** start of Records to process **

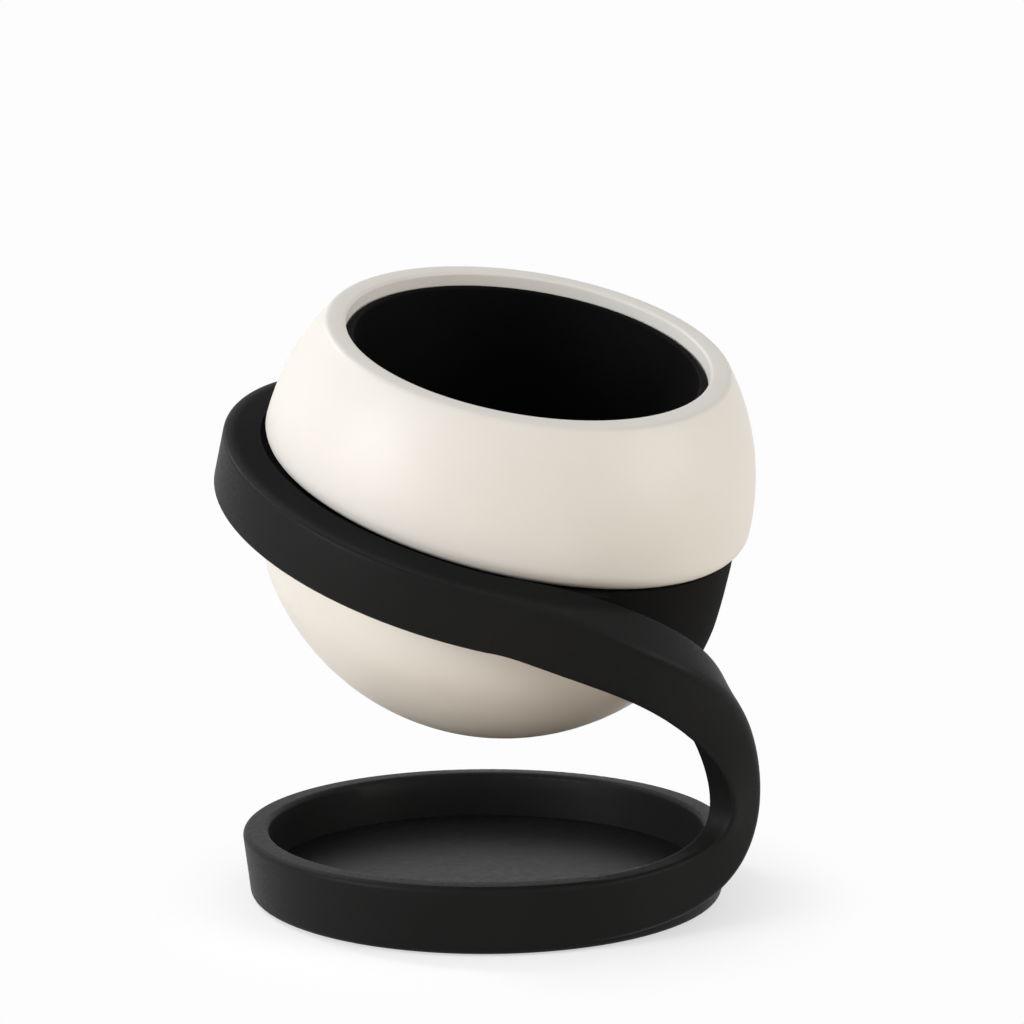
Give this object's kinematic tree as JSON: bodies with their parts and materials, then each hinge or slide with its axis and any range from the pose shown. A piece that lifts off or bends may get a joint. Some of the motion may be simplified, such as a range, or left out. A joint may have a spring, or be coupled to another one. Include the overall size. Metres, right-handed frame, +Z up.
{
  "type": "swivelling pen pot",
  "caption": "Ball-shaped pen pot that swivels in a tilted ribbon belt, whose arm curls down into a round catch-all tray.",
  "frame": {"origin": "centre of the tray on the surface that the stand rests on", "axes": "+Z up; the swivel axis leans towards -Y; +X to the right when the pot leans towards the viewer"},
  "size_m": [0.1096, 0.1166, 0.1306],
  "materials": {
    "stand_black": "satin",
    "mat_black": "matte",
    "pad_rubber": "matte",
    "steel": "satin",
    "glide_black": "matte",
    "shell_cream": "soft matte",
    "liner_black": "matte"
  },
  "bodies": {
    "stand": {"stand_frame": "stand_black", "tray_mat": "mat_black", "ballast_disc": "steel", "ballast_screws": "steel", "base_pad": "pad_rubber", "glide_ring": "glide_black"},
    "pot": {"upper_shell": "shell_cream", "swivel_collar": "glide_black", "collar_screws": "steel", "lower_bowl": "shell_cream", "drag_ring": "pad_rubber", "catch_ring": "steel", "pen_liner": "liner_black", "liner_screw": "steel"}
  },
  "joints": [
    {"name": "pot_swivel", "type": "hinge", "parent": "stand", "child": "pot", "pos_m": [0, -0.007, 0.0876], "axis": [0, -0.3592, 0.9333], "continuous": true}
  ]
}
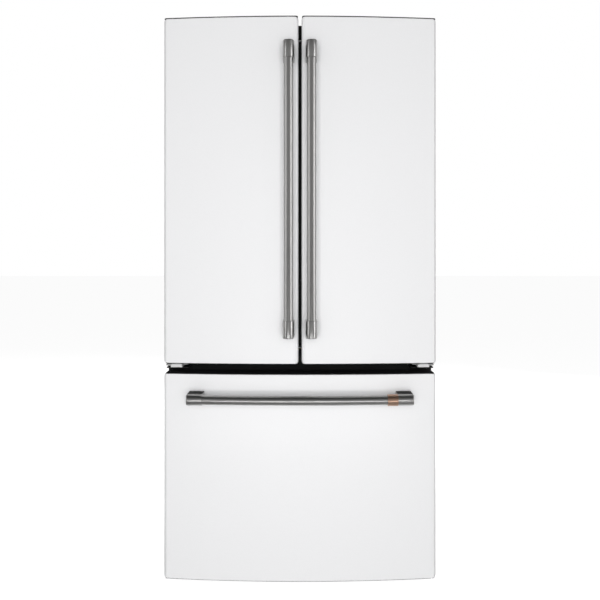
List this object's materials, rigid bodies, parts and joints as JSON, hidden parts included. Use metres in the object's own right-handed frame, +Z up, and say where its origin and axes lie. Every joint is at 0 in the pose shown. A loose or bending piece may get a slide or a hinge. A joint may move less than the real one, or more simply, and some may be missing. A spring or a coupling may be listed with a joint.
{
  "type": "french door refrigerator",
  "caption": "Free-standing refrigerator with two bowed side-hinged doors above a pull-out freezer drawer, with tubular handles.",
  "frame": {"origin": "centre of the overall box at floor level", "axes": "+Z up, the doors face -Y, +X is to the right of a person who faces the doors"},
  "size_m": [0.832, 0.804, 1.775],
  "materials": {
    "door_paint": "matte white, very fine texture",
    "case_paint": "textured dark grey",
    "frame_black": "satin black",
    "brushed_stainless": "brushed along the bar",
    "brushed_copper": "brushed copper",
    "zinc_steel": "zinc plated",
    "hinge_block": "light grey moulding",
    "liner_white": "satin white",
    "seal_grey": "soft grey",
    "clear_plastic": "clear",
    "shelf_glass": "tempered, clear",
    "foam": "rigid foam",
    "black_plastic": "fine grained",
    "fin_aluminium": "mill"
  },
  "bodies": {
    "cabinet": {"outer_case": "case_paint", "back_panel": "case_paint", "insulation_foam": "foam", "fridge_liner": "liner_white", "freezer_liner": "liner_white", "front_frame": "frame_black", "base_chassis": "zinc_steel", "toe_grille": "black_plastic", "top_hinge_left": "zinc_steel", "top_hinge_right": "zinc_steel", "hinge_cover_left": "black_plastic", "hinge_cover_right": "black_plastic", "mid_hinge_left": "hinge_block", "mid_hinge_right": "hinge_block", "shelf_left": "shelf_glass", "shelf_right": "shelf_glass", "shelf_full": "shelf_glass", "crisper_cover": "shelf_glass", "evaporator_cover": "liner_white", "evaporator_coil": "fin_aluminium", "compressor_and_condenser": "black_plastic", "machine_cover": "black_plastic", "rail_outer_left": "zinc_steel", "rail_outer_right": "zinc_steel"},
    "left_door": {"left_door_panel": "door_paint", "left_door_liner": "liner_white", "left_door_gasket": "seal_grey", "left_handle_bar": "brushed_stainless", "left_handle_bracket_top": "brushed_stainless", "left_handle_bracket_bottom": "brushed_stainless", "left_bin_upper": "clear_plastic", "left_bin_middle": "clear_plastic", "left_bin_lower": "clear_plastic"},
    "right_door": {"right_door_panel": "door_paint", "right_door_liner": "liner_white", "right_door_gasket": "seal_grey", "right_handle_bar": "brushed_stainless", "right_handle_bracket_top": "brushed_stainless", "right_handle_bracket_bottom": "brushed_stainless", "right_bin_upper": "clear_plastic", "right_bin_middle": "clear_plastic", "right_bin_lower": "clear_plastic"},
    "mullion_flap": {"mullion": "black_plastic"},
    "freezer_drawer": {"drawer_panel": "door_paint", "drawer_liner": "liner_white", "drawer_gasket": "seal_grey", "drawer_handle_bar": "brushed_stainless", "drawer_handle_bracket_left": "brushed_stainless", "drawer_handle_bracket_right": "brushed_stainless", "drawer_handle_ring": "brushed_copper", "freezer_basket_lower": "clear_plastic"},
    "freezer_rails": {"rail_mid_pair": "zinc_steel"},
    "upper_basket": {"freezer_basket_upper": "clear_plastic"},
    "crisper_drawer_left": {"crisper_left": "clear_plastic"},
    "crisper_drawer_right": {"crisper_right": "clear_plastic"},
    "left_leg": {"leveling_leg_left": "black_plastic"},
    "right_leg": {"leveling_leg_right": "black_plastic"},
    "left_roller": {"rear_roller_left": "black_plastic"},
    "right_roller": {"rear_roller_right": "black_plastic"},
    "fan": {"condenser_fan": "black_plastic"}
  },
  "joints": [
    {"name": "left_door_hinge", "type": "hinge", "parent": "cabinet", "child": "left_door", "pos_m": [-0.392, -0.263, 0.696], "axis": [0, 0, -1], "range_deg": [0, 120]},
    {"name": "right_door_hinge", "type": "hinge", "parent": "cabinet", "child": "right_door", "pos_m": [0.392, -0.263, 0.696], "axis": [0, 0, 1], "range_deg": [0, 120]},
    {"name": "mullion_hinge", "type": "hinge", "parent": "left_door", "child": "mullion_flap", "pos_m": [-0.03, -0.2, 1.2], "axis": [0, 0, 1], "range_deg": [0, 90]},
    {"name": "freezer_drawer_slide", "type": "slide", "parent": "cabinet", "child": "freezer_drawer", "axis": [0, -1, 0], "range_m": [0, 0.42]},
    {"name": "freezer_rails_slide", "type": "slide", "parent": "cabinet", "child": "freezer_rails", "axis": [0, -1, 0], "range_m": [0, 0.21]},
    {"name": "upper_basket_slide", "type": "slide", "parent": "freezer_drawer", "child": "upper_basket", "axis": [0, 1, 0], "range_m": [0, 0.23]},
    {"name": "crisper_left_slide", "type": "slide", "parent": "cabinet", "child": "crisper_drawer_left", "axis": [0, -1, 0], "range_m": [0, 0.13]},
    {"name": "crisper_right_slide", "type": "slide", "parent": "cabinet", "child": "crisper_drawer_right", "axis": [0, -1, 0], "range_m": [0, 0.13]},
    {"name": "leveling_leg_left_screw", "type": "slide", "parent": "cabinet", "child": "left_leg", "axis": [0, 0, -1], "range_m": [0, 0.012]},
    {"name": "leveling_leg_right_screw", "type": "slide", "parent": "cabinet", "child": "right_leg", "axis": [0, 0, -1], "range_m": [0, 0.012]},
    {"name": "rear_roller_left_spin", "type": "hinge", "parent": "cabinet", "child": "left_roller", "pos_m": [-0.3835, 0.34, 0.025], "axis": [1, 0, 0], "continuous": true},
    {"name": "rear_roller_right_spin", "type": "hinge", "parent": "cabinet", "child": "right_roller", "pos_m": [0.3835, 0.34, 0.025], "axis": [1, 0, 0], "continuous": true},
    {"name": "condenser_fan_spin", "type": "hinge", "parent": "cabinet", "child": "fan", "pos_m": [-0.018, 0.29, 0.13], "axis": [1, 0, 0], "continuous": true}
  ],
  "couplings": [
    {"joint": "mullion_hinge", "follows": "left_door_hinge", "ratio": 0.75},
    {"joint": "freezer_rails_slide", "follows": "freezer_drawer_slide", "ratio": 0.5}
  ]
}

** end of Records to process **

**What the task asks**
Give back the whole listing, word for word.

**Task result**
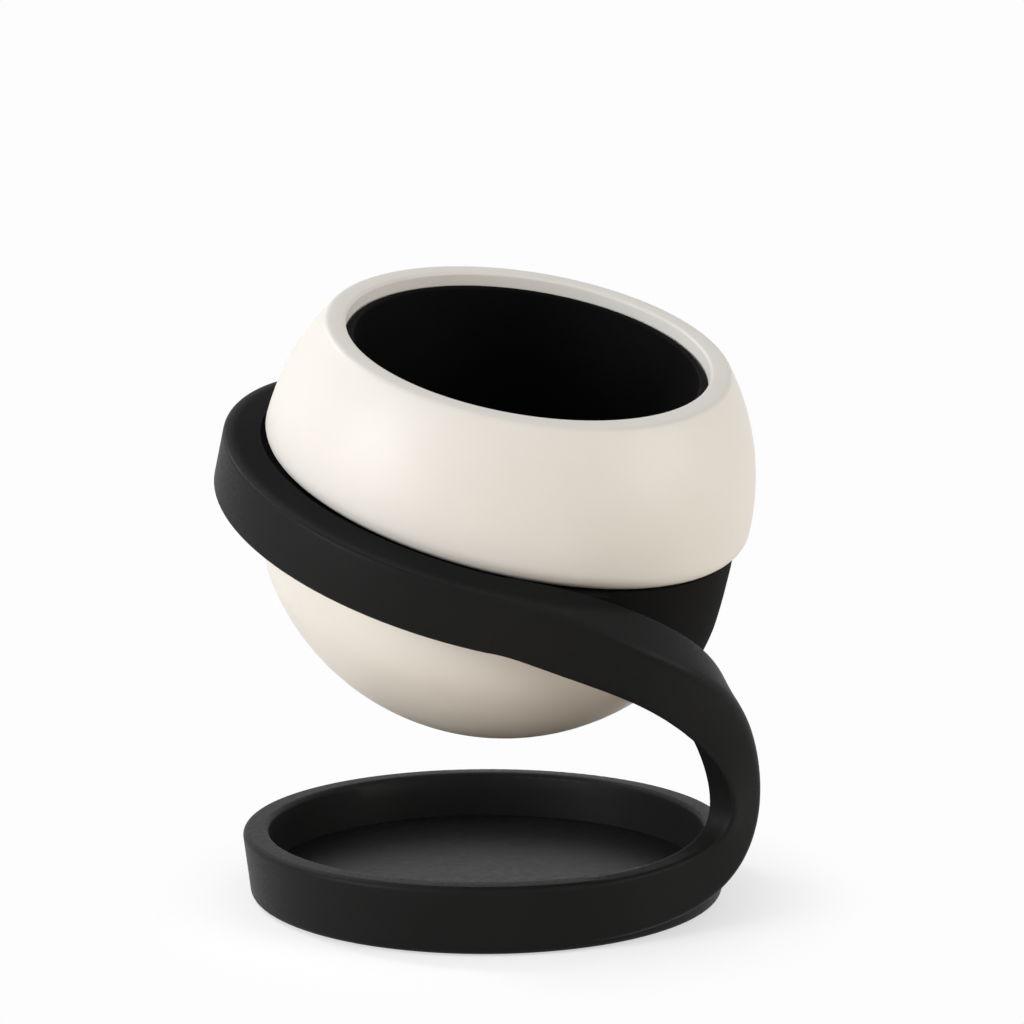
Give this object's kinematic tree as JSON: bodies with their parts and materials, then each hinge or slide with its axis and any range from the pose shown. A piece that lifts off or bends may get a joint. Some of the motion may be simplified, such as a range, or left out. A joint may have a spring, or be coupled to another one. Include the overall size. Metres, right-handed frame, +Z up.
{
  "type": "swivelling pen pot",
  "caption": "Ball-shaped pen pot that swivels in a tilted ribbon belt, whose arm curls down into a round catch-all tray.",
  "frame": {"origin": "centre of the tray on the surface that the stand rests on", "axes": "+Z up; the swivel axis leans towards -Y; +X to the right when the pot leans towards the viewer"},
  "size_m": [0.1096, 0.1166, 0.1306],
  "materials": {
    "stand_black": "satin",
    "mat_black": "matte",
    "pad_rubber": "matte",
    "steel": "satin",
    "glide_black": "matte",
    "shell_cream": "soft matte",
    "liner_black": "matte"
  },
  "bodies": {
    "stand": {"stand_frame": "stand_black", "tray_mat": "mat_black", "ballast_disc": "steel", "ballast_screws": "steel", "base_pad": "pad_rubber", "glide_ring": "glide_black"},
    "pot": {"upper_shell": "shell_cream", "swivel_collar": "glide_black", "collar_screws": "steel", "lower_bowl": "shell_cream", "drag_ring": "pad_rubber", "catch_ring": "steel", "pen_liner": "liner_black", "liner_screw": "steel"}
  },
  "joints": [
    {"name": "pot_swivel", "type": "hinge", "parent": "stand", "child": "pot", "pos_m": [0, -0.007, 0.0876], "axis": [0, -0.3592, 0.9333], "continuous": true}
  ]
}
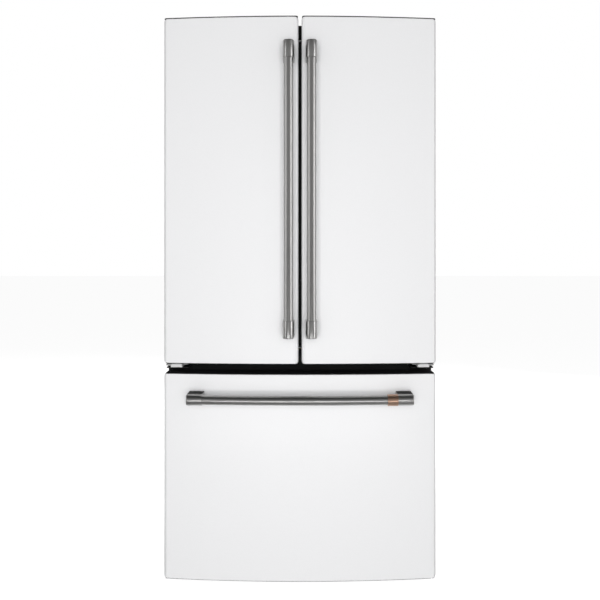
List this object's materials, rigid bodies, parts and joints as JSON, hidden parts included. Use metres in the object's own right-handed frame, +Z up, and say where its origin and axes lie. Every joint is at 0 in the pose shown. A loose or bending piece may get a slide or a hinge. A joint may move less than the real one, or more simply, and some may be missing. A spring or a coupling may be listed with a joint.
{
  "type": "french door refrigerator",
  "caption": "Free-standing refrigerator with two bowed side-hinged doors above a pull-out freezer drawer, with tubular handles.",
  "frame": {"origin": "centre of the overall box at floor level", "axes": "+Z up, the doors face -Y, +X is to the right of a person who faces the doors"},
  "size_m": [0.832, 0.804, 1.775],
  "materials": {
    "door_paint": "matte white, very fine texture",
    "case_paint": "textured dark grey",
    "frame_black": "satin black",
    "brushed_stainless": "brushed along the bar",
    "brushed_copper": "brushed copper",
    "zinc_steel": "zinc plated",
    "hinge_block": "light grey moulding",
    "liner_white": "satin white",
    "seal_grey": "soft grey",
    "clear_plastic": "clear",
    "shelf_glass": "tempered, clear",
    "foam": "rigid foam",
    "black_plastic": "fine grained",
    "fin_aluminium": "mill"
  },
  "bodies": {
    "cabinet": {"outer_case": "case_paint", "back_panel": "case_paint", "insulation_foam": "foam", "fridge_liner": "liner_white", "freezer_liner": "liner_white", "front_frame": "frame_black", "base_chassis": "zinc_steel", "toe_grille": "black_plastic", "top_hinge_left": "zinc_steel", "top_hinge_right": "zinc_steel", "hinge_cover_left": "black_plastic", "hinge_cover_right": "black_plastic", "mid_hinge_left": "hinge_block", "mid_hinge_right": "hinge_block", "shelf_left": "shelf_glass", "shelf_right": "shelf_glass", "shelf_full": "shelf_glass", "crisper_cover": "shelf_glass", "evaporator_cover": "liner_white", "evaporator_coil": "fin_aluminium", "compressor_and_condenser": "black_plastic", "machine_cover": "black_plastic", "rail_outer_left": "zinc_steel", "rail_outer_right": "zinc_steel"},
    "left_door": {"left_door_panel": "door_paint", "left_door_liner": "liner_white", "left_door_gasket": "seal_grey", "left_handle_bar": "brushed_stainless", "left_handle_bracket_top": "brushed_stainless", "left_handle_bracket_bottom": "brushed_stainless", "left_bin_upper": "clear_plastic", "left_bin_middle": "clear_plastic", "left_bin_lower": "clear_plastic"},
    "right_door": {"right_door_panel": "door_paint", "right_door_liner": "liner_white", "right_door_gasket": "seal_grey", "right_handle_bar": "brushed_stainless", "right_handle_bracket_top": "brushed_stainless", "right_handle_bracket_bottom": "brushed_stainless", "right_bin_upper": "clear_plastic", "right_bin_middle": "clear_plastic", "right_bin_lower": "clear_plastic"},
    "mullion_flap": {"mullion": "black_plastic"},
    "freezer_drawer": {"drawer_panel": "door_paint", "drawer_liner": "liner_white", "drawer_gasket": "seal_grey", "drawer_handle_bar": "brushed_stainless", "drawer_handle_bracket_left": "brushed_stainless", "drawer_handle_bracket_right": "brushed_stainless", "drawer_handle_ring": "brushed_copper", "freezer_basket_lower": "clear_plastic"},
    "freezer_rails": {"rail_mid_pair": "zinc_steel"},
    "upper_basket": {"freezer_basket_upper": "clear_plastic"},
    "crisper_drawer_left": {"crisper_left": "clear_plastic"},
    "crisper_drawer_right": {"crisper_right": "clear_plastic"},
    "left_leg": {"leveling_leg_left": "black_plastic"},
    "right_leg": {"leveling_leg_right": "black_plastic"},
    "left_roller": {"rear_roller_left": "black_plastic"},
    "right_roller": {"rear_roller_right": "black_plastic"},
    "fan": {"condenser_fan": "black_plastic"}
  },
  "joints": [
    {"name": "left_door_hinge", "type": "hinge", "parent": "cabinet", "child": "left_door", "pos_m": [-0.392, -0.263, 0.696], "axis": [0, 0, -1], "range_deg": [0, 120]},
    {"name": "right_door_hinge", "type": "hinge", "parent": "cabinet", "child": "right_door", "pos_m": [0.392, -0.263, 0.696], "axis": [0, 0, 1], "range_deg": [0, 120]},
    {"name": "mullion_hinge", "type": "hinge", "parent": "left_door", "child": "mullion_flap", "pos_m": [-0.03, -0.2, 1.2], "axis": [0, 0, 1], "range_deg": [0, 90]},
    {"name": "freezer_drawer_slide", "type": "slide", "parent": "cabinet", "child": "freezer_drawer", "axis": [0, -1, 0], "range_m": [0, 0.42]},
    {"name": "freezer_rails_slide", "type": "slide", "parent": "cabinet", "child": "freezer_rails", "axis": [0, -1, 0], "range_m": [0, 0.21]},
    {"name": "upper_basket_slide", "type": "slide", "parent": "freezer_drawer", "child": "upper_basket", "axis": [0, 1, 0], "range_m": [0, 0.23]},
    {"name": "crisper_left_slide", "type": "slide", "parent": "cabinet", "child": "crisper_drawer_left", "axis": [0, -1, 0], "range_m": [0, 0.13]},
    {"name": "crisper_right_slide", "type": "slide", "parent": "cabinet", "child": "crisper_drawer_right", "axis": [0, -1, 0], "range_m": [0, 0.13]},
    {"name": "leveling_leg_left_screw", "type": "slide", "parent": "cabinet", "child": "left_leg", "axis": [0, 0, -1], "range_m": [0, 0.012]},
    {"name": "leveling_leg_right_screw", "type": "slide", "parent": "cabinet", "child": "right_leg", "axis": [0, 0, -1], "range_m": [0, 0.012]},
    {"name": "rear_roller_left_spin", "type": "hinge", "parent": "cabinet", "child": "left_roller", "pos_m": [-0.3835, 0.34, 0.025], "axis": [1, 0, 0], "continuous": true},
    {"name": "rear_roller_right_spin", "type": "hinge", "parent": "cabinet", "child": "right_roller", "pos_m": [0.3835, 0.34, 0.025], "axis": [1, 0, 0], "continuous": true},
    {"name": "condenser_fan_spin", "type": "hinge", "parent": "cabinet", "child": "fan", "pos_m": [-0.018, 0.29, 0.13], "axis": [1, 0, 0], "continuous": true}
  ],
  "couplings": [
    {"joint": "mullion_hinge", "follows": "left_door_hinge", "ratio": 0.75},
    {"joint": "freezer_rails_slide", "follows": "freezer_drawer_slide", "ratio": 0.5}
  ]
}